Only the lines from the one containing "failed = [item.Name" down to the one containing "points = [vertex.co", inclusive, are to be quoted exactly.

* EXTRACTED DATA *
>> Start
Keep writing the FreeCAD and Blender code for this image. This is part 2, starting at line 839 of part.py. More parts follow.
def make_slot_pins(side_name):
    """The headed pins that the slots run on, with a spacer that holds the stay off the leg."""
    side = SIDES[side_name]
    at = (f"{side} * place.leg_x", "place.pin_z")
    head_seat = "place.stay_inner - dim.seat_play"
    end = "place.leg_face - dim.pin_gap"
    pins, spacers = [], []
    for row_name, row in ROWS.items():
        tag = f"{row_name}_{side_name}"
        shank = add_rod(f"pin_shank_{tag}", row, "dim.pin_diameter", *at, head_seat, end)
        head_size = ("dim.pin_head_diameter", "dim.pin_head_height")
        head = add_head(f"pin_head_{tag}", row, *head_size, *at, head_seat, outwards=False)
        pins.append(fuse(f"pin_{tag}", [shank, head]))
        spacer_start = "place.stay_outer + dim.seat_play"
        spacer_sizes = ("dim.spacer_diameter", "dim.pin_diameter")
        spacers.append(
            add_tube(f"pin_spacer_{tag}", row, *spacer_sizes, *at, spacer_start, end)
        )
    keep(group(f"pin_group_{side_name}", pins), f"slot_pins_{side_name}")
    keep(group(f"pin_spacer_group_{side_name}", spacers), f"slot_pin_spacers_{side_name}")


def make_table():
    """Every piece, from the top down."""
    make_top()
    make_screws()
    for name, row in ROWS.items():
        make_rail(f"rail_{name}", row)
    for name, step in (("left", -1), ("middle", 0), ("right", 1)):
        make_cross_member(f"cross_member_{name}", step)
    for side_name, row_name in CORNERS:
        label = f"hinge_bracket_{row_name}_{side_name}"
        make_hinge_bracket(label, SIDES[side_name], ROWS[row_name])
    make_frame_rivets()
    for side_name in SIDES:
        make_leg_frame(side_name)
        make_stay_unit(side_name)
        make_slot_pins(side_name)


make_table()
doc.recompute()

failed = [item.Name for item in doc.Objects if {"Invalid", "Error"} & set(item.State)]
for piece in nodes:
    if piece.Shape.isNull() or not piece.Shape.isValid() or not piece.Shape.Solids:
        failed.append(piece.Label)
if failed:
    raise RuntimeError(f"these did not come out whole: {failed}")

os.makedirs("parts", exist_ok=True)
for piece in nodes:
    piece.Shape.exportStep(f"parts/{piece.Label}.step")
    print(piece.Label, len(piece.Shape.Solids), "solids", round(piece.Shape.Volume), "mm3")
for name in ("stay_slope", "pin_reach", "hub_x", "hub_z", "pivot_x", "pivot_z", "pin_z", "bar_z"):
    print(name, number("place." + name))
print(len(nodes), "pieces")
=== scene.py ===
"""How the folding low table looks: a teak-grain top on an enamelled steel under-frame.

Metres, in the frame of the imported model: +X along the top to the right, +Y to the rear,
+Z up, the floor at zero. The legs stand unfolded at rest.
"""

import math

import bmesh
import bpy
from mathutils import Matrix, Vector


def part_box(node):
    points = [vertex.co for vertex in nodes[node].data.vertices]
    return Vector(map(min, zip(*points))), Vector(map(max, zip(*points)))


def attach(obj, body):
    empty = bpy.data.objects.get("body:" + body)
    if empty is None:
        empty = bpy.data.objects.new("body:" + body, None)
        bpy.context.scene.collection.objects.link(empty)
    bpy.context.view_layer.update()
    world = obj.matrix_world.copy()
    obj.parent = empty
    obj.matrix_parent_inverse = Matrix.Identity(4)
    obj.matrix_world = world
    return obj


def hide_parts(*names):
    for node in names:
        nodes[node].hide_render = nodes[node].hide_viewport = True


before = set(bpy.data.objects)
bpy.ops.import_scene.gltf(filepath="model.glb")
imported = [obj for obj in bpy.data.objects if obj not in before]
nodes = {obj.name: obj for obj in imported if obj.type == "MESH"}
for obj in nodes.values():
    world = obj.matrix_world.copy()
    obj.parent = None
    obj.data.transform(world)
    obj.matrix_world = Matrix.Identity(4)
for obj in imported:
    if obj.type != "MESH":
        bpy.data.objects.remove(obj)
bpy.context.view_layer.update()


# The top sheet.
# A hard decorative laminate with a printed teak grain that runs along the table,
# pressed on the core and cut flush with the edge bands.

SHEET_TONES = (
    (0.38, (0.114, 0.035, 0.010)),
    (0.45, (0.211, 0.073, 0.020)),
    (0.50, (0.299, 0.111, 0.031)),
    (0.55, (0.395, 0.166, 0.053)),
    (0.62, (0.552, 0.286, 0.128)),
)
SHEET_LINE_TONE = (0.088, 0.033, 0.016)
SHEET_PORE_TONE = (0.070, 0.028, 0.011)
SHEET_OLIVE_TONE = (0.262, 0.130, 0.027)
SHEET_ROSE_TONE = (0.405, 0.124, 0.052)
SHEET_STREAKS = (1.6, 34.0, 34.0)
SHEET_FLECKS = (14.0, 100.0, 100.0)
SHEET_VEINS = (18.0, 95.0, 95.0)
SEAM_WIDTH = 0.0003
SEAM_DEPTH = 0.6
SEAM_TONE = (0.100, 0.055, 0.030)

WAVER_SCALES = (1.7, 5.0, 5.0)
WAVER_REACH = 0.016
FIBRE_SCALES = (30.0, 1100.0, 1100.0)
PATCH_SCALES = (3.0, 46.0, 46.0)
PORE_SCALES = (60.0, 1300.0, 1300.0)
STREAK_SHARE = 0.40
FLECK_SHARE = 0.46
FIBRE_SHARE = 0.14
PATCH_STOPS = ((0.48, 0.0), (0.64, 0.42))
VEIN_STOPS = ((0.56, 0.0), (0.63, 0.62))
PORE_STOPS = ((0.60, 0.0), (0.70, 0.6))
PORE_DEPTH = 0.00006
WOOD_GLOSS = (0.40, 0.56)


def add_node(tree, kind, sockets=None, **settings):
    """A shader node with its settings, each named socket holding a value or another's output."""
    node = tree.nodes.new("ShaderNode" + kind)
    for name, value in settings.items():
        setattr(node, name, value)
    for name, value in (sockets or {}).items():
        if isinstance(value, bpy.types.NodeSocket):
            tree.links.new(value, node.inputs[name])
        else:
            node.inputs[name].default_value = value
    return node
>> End
>> Start
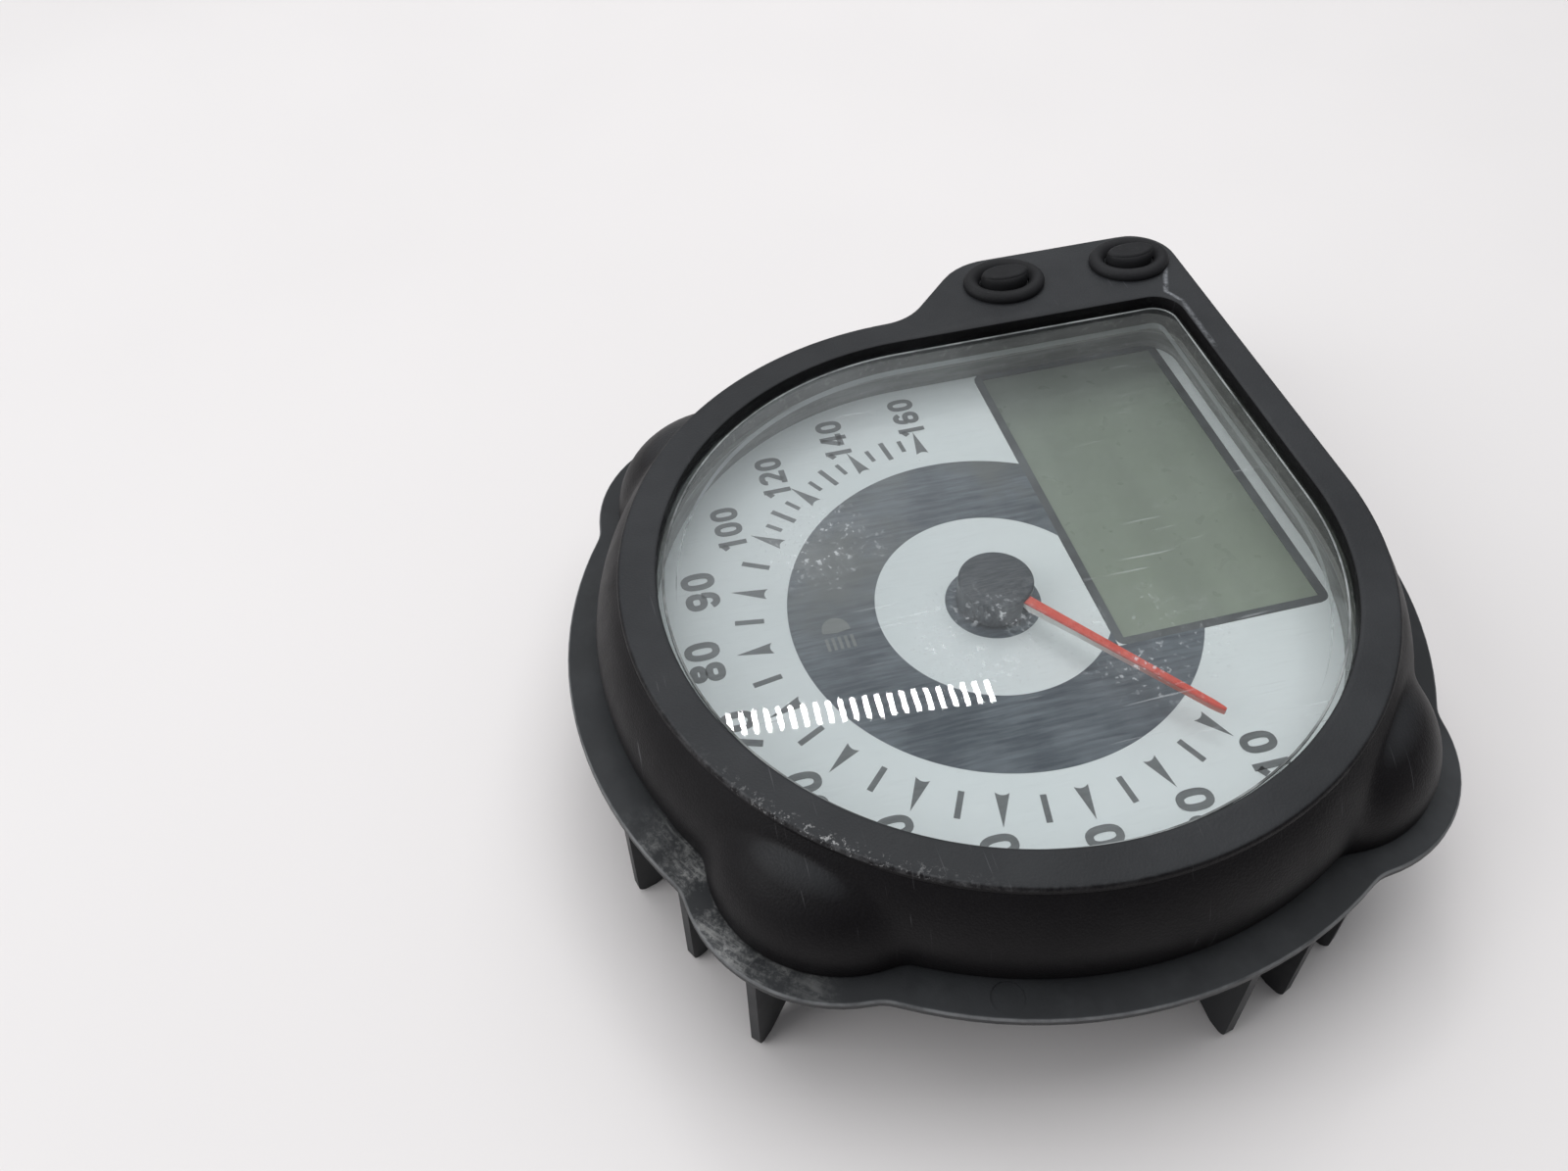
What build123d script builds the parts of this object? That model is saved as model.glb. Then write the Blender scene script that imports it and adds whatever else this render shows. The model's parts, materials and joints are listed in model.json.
>> End
* CORRECT RESULT *
failed = [item.Name for item in doc.Objects if {"Invalid", "Error"} & set(item.State)]
for piece in nodes:
    if piece.Shape.isNull() or not piece.Shape.isValid() or not piece.Shape.Solids:
        failed.append(piece.Label)
if failed:
    raise RuntimeError(f"these did not come out whole: {failed}")

os.makedirs("parts", exist_ok=True)
for piece in nodes:
    piece.Shape.exportStep(f"parts/{piece.Label}.step")
    print(piece.Label, len(piece.Shape.Solids), "solids", round(piece.Shape.Volume), "mm3")
for name in ("stay_slope", "pin_reach", "hub_x", "hub_z", "pivot_x", "pivot_z", "pin_z", "bar_z"):
    print(name, number("place." + name))
print(len(nodes), "pieces")
=== scene.py ===
"""How the folding low table looks: a teak-grain top on an enamelled steel under-frame.

Metres, in the frame of the imported model: +X along the top to the right, +Y to the rear,
+Z up, the floor at zero. The legs stand unfolded at rest.
"""

import math

import bmesh
import bpy
from mathutils import Matrix, Vector


def part_box(node):
    points = [vertex.co for vertex in nodes[node].data.vertices]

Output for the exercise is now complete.